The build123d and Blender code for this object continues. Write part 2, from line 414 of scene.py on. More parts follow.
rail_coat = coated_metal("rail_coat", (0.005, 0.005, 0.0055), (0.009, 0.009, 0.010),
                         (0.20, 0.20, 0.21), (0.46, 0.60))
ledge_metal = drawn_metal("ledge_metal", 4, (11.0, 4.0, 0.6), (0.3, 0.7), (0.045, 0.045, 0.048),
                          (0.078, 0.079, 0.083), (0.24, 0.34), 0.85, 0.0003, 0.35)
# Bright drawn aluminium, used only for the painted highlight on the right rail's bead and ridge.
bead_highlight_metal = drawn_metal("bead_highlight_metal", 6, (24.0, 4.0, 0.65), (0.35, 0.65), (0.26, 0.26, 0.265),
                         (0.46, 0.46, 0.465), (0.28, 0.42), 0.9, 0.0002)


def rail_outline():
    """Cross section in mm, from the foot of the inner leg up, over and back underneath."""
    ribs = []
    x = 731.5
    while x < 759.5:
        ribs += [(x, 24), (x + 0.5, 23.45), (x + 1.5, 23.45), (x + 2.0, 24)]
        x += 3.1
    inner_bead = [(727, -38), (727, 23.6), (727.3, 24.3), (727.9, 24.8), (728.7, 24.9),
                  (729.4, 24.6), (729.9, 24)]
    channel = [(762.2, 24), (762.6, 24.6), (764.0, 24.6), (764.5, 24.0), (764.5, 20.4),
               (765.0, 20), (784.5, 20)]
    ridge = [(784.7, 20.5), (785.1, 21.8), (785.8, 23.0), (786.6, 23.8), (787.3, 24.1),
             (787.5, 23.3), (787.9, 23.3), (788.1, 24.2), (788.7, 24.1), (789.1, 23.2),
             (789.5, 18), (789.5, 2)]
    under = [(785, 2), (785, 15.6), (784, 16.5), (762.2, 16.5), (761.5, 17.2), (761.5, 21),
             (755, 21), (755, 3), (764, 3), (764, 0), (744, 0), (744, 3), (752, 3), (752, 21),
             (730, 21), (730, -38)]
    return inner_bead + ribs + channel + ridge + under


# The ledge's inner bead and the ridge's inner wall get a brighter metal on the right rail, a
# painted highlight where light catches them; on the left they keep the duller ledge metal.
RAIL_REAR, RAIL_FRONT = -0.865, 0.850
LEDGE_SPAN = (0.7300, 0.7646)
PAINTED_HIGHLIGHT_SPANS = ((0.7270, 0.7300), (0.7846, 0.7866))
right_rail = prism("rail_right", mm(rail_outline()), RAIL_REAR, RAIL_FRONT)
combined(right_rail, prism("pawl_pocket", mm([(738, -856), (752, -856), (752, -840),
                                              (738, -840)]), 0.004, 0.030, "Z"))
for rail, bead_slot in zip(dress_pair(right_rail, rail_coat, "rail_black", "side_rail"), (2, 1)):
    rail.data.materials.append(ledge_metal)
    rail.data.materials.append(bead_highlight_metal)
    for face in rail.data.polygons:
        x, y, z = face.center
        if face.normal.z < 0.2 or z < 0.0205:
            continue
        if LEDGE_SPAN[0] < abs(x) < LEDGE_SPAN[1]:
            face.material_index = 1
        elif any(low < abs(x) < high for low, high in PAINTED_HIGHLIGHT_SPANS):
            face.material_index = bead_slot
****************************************
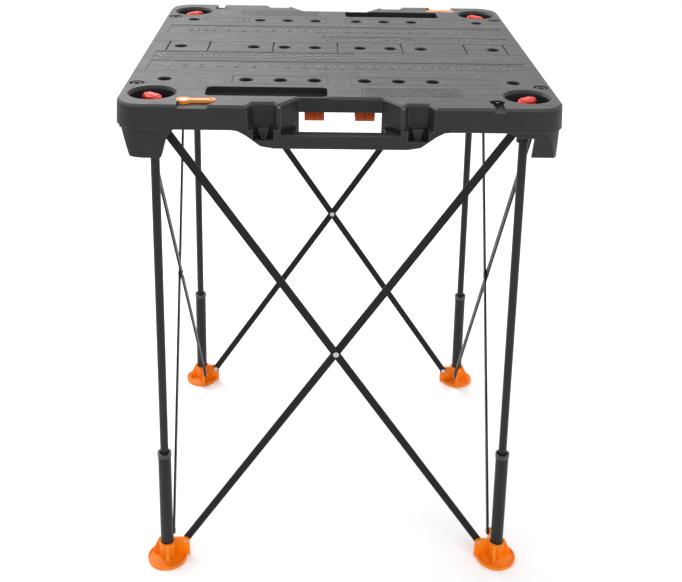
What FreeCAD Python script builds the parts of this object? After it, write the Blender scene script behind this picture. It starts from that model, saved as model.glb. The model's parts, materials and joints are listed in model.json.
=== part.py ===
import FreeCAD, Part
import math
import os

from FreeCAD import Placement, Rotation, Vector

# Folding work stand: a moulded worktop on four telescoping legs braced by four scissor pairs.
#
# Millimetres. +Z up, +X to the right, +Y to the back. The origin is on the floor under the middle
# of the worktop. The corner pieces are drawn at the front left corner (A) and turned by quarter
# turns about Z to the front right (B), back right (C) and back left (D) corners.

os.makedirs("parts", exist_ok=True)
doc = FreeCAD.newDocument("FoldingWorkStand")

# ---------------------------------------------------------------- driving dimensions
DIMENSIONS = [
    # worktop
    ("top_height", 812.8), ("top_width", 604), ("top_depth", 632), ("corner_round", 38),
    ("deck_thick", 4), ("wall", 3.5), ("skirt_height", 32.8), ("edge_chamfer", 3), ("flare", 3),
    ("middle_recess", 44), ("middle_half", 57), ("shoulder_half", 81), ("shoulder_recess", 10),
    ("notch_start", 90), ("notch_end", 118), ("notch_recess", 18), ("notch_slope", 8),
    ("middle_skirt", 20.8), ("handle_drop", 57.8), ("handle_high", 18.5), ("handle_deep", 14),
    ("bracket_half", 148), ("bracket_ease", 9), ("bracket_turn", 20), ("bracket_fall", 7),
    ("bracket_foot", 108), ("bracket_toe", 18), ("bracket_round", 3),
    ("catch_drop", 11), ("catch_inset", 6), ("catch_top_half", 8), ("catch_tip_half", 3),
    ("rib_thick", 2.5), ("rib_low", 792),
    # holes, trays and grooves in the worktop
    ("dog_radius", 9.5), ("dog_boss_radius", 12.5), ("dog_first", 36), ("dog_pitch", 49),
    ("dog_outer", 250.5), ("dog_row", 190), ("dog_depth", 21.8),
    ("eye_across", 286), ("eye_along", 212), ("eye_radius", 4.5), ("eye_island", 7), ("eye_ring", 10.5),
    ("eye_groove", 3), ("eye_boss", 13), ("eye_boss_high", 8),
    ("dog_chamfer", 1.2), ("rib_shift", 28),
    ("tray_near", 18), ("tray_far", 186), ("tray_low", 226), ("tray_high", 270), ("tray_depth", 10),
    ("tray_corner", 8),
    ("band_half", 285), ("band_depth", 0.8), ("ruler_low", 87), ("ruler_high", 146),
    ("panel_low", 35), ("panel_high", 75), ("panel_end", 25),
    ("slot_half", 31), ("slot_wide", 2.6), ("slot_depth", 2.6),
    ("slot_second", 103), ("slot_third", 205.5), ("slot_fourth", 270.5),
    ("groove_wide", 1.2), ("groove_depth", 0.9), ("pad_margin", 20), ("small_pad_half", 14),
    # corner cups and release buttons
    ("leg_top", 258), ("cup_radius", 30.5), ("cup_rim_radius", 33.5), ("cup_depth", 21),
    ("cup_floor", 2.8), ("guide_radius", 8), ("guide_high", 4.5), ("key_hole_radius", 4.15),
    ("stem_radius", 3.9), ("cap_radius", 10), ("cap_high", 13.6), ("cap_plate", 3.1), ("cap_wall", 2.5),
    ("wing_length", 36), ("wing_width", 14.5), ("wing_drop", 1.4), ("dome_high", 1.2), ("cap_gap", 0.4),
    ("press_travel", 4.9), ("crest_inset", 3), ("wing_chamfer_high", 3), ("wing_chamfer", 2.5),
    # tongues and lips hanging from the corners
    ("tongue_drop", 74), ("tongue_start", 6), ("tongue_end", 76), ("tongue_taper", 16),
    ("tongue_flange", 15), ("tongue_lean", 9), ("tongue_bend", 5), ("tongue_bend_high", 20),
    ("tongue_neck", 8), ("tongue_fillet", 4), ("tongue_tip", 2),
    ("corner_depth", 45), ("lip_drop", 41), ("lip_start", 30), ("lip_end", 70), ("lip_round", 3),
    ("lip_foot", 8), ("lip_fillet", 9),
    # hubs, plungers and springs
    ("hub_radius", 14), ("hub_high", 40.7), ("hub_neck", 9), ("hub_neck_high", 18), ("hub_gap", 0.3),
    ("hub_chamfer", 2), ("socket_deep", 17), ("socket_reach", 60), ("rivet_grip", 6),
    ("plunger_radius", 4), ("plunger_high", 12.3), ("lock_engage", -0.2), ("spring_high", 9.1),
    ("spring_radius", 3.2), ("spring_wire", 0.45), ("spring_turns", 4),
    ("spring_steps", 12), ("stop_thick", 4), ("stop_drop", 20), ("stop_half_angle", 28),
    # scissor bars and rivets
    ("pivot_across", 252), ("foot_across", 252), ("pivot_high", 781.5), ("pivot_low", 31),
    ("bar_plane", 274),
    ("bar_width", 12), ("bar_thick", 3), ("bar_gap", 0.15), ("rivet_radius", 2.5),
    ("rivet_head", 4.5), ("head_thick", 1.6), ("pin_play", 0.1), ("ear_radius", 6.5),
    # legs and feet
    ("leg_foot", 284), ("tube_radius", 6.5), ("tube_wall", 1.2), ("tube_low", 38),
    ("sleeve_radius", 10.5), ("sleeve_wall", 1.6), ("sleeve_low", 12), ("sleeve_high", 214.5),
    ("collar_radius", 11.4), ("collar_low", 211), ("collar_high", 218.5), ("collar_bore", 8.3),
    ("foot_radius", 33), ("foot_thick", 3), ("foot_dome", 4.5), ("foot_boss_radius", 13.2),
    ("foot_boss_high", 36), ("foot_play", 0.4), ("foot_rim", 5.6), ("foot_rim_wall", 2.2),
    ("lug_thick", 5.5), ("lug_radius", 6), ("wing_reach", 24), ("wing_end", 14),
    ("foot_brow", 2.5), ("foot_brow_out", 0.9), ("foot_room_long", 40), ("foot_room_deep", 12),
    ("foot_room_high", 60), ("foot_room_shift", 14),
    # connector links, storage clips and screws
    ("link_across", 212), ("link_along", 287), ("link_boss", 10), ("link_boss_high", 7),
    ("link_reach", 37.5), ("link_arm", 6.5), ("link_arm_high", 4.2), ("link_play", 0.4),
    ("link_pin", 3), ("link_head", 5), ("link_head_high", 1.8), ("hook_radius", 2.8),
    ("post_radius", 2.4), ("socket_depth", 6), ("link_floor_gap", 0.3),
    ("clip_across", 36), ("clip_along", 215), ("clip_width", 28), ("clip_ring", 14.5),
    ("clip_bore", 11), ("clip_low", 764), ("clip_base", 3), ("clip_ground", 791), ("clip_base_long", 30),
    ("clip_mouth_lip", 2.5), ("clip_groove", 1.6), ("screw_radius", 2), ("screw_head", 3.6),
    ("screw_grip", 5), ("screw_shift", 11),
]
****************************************
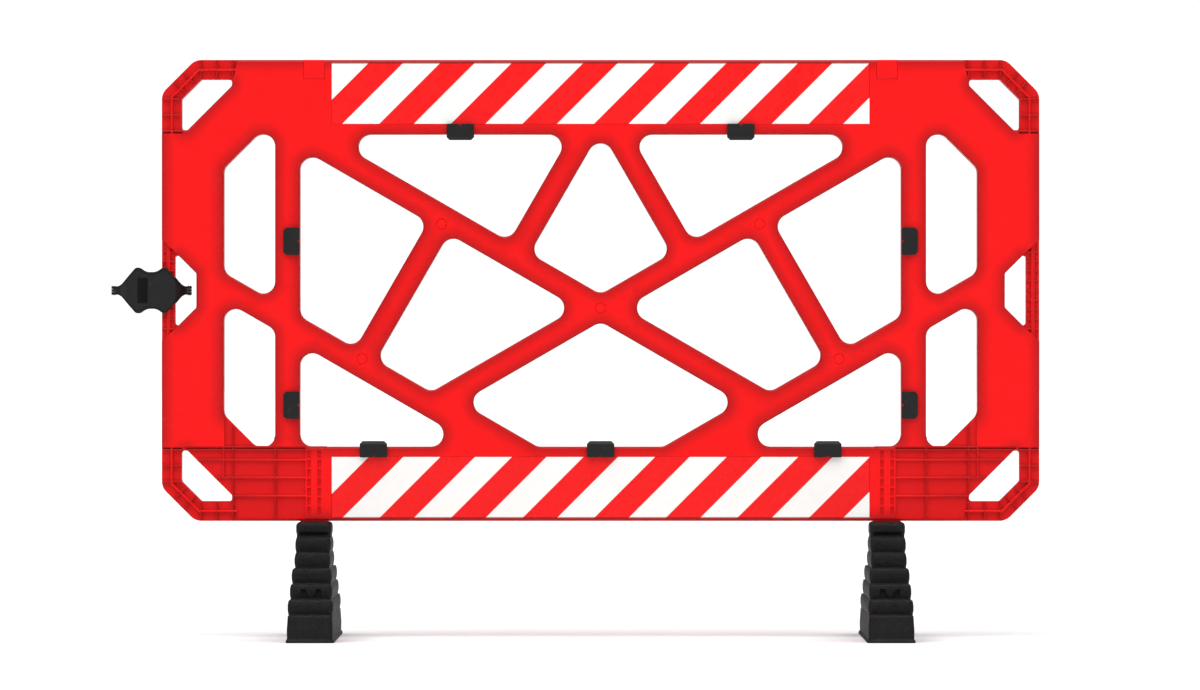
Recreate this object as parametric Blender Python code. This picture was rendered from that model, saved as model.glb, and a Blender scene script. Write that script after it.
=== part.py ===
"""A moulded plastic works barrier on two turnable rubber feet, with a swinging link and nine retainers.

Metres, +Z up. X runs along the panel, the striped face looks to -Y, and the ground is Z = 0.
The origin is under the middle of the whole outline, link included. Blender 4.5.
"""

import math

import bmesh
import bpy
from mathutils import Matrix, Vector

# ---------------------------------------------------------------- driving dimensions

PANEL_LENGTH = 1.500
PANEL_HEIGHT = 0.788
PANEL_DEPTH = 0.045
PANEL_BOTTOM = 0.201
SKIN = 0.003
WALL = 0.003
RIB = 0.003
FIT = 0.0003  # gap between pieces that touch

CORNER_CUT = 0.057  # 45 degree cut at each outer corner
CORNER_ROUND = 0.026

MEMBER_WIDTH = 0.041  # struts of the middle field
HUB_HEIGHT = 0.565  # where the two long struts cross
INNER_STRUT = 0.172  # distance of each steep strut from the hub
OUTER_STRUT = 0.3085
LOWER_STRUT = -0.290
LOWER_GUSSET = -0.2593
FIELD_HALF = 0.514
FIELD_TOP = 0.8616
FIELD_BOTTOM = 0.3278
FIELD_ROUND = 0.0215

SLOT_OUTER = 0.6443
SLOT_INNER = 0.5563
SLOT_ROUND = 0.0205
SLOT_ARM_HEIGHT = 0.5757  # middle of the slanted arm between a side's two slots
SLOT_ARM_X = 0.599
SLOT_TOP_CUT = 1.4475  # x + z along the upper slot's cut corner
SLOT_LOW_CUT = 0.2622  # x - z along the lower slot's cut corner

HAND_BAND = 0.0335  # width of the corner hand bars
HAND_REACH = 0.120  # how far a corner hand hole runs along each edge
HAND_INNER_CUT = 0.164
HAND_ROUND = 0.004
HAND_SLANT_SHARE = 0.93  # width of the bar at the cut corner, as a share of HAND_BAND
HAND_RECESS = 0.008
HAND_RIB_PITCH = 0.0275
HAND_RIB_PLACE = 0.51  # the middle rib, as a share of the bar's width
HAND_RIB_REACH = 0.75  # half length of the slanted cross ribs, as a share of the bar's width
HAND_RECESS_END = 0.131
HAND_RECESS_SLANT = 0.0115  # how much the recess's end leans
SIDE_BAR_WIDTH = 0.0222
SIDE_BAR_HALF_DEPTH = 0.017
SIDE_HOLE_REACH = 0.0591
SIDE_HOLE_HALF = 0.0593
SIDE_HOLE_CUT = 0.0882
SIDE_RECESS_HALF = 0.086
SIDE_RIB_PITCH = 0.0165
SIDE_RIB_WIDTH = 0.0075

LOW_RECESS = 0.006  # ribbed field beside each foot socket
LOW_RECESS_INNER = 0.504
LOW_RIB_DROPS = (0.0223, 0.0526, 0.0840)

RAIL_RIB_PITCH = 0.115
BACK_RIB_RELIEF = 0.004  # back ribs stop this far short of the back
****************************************
Requirement
Go through the material above and output exactly the lines from the one containing "Recreate this object" through the one containing "SLOT_LOW_CUT = 0.2622".

The solution
Recreate this object as parametric Blender Python code. This picture was rendered from that model, saved as model.glb, and a Blender scene script. Write that script after it.
=== part.py ===
"""A moulded plastic works barrier on two turnable rubber feet, with a swinging link and nine retainers.

Metres, +Z up. X runs along the panel, the striped face looks to -Y, and the ground is Z = 0.
The origin is under the middle of the whole outline, link included. Blender 4.5.
"""

import math

import bmesh
import bpy
from mathutils import Matrix, Vector

# ---------------------------------------------------------------- driving dimensions

PANEL_LENGTH = 1.500
PANEL_HEIGHT = 0.788
PANEL_DEPTH = 0.045
PANEL_BOTTOM = 0.201
SKIN = 0.003
WALL = 0.003
RIB = 0.003
FIT = 0.0003  # gap between pieces that touch

CORNER_CUT = 0.057  # 45 degree cut at each outer corner
CORNER_ROUND = 0.026

MEMBER_WIDTH = 0.041  # struts of the middle field
HUB_HEIGHT = 0.565  # where the two long struts cross
INNER_STRUT = 0.172  # distance of each steep strut from the hub
OUTER_STRUT = 0.3085
LOWER_STRUT = -0.290
LOWER_GUSSET = -0.2593
FIELD_HALF = 0.514
FIELD_TOP = 0.8616
FIELD_BOTTOM = 0.3278
FIELD_ROUND = 0.0215

SLOT_OUTER = 0.6443
SLOT_INNER = 0.5563
SLOT_ROUND = 0.0205
SLOT_ARM_HEIGHT = 0.5757  # middle of the slanted arm between a side's two slots
SLOT_ARM_X = 0.599
SLOT_TOP_CUT = 1.4475  # x + z along the upper slot's cut corner
SLOT_LOW_CUT = 0.2622  # x - z along the lower slot's cut corner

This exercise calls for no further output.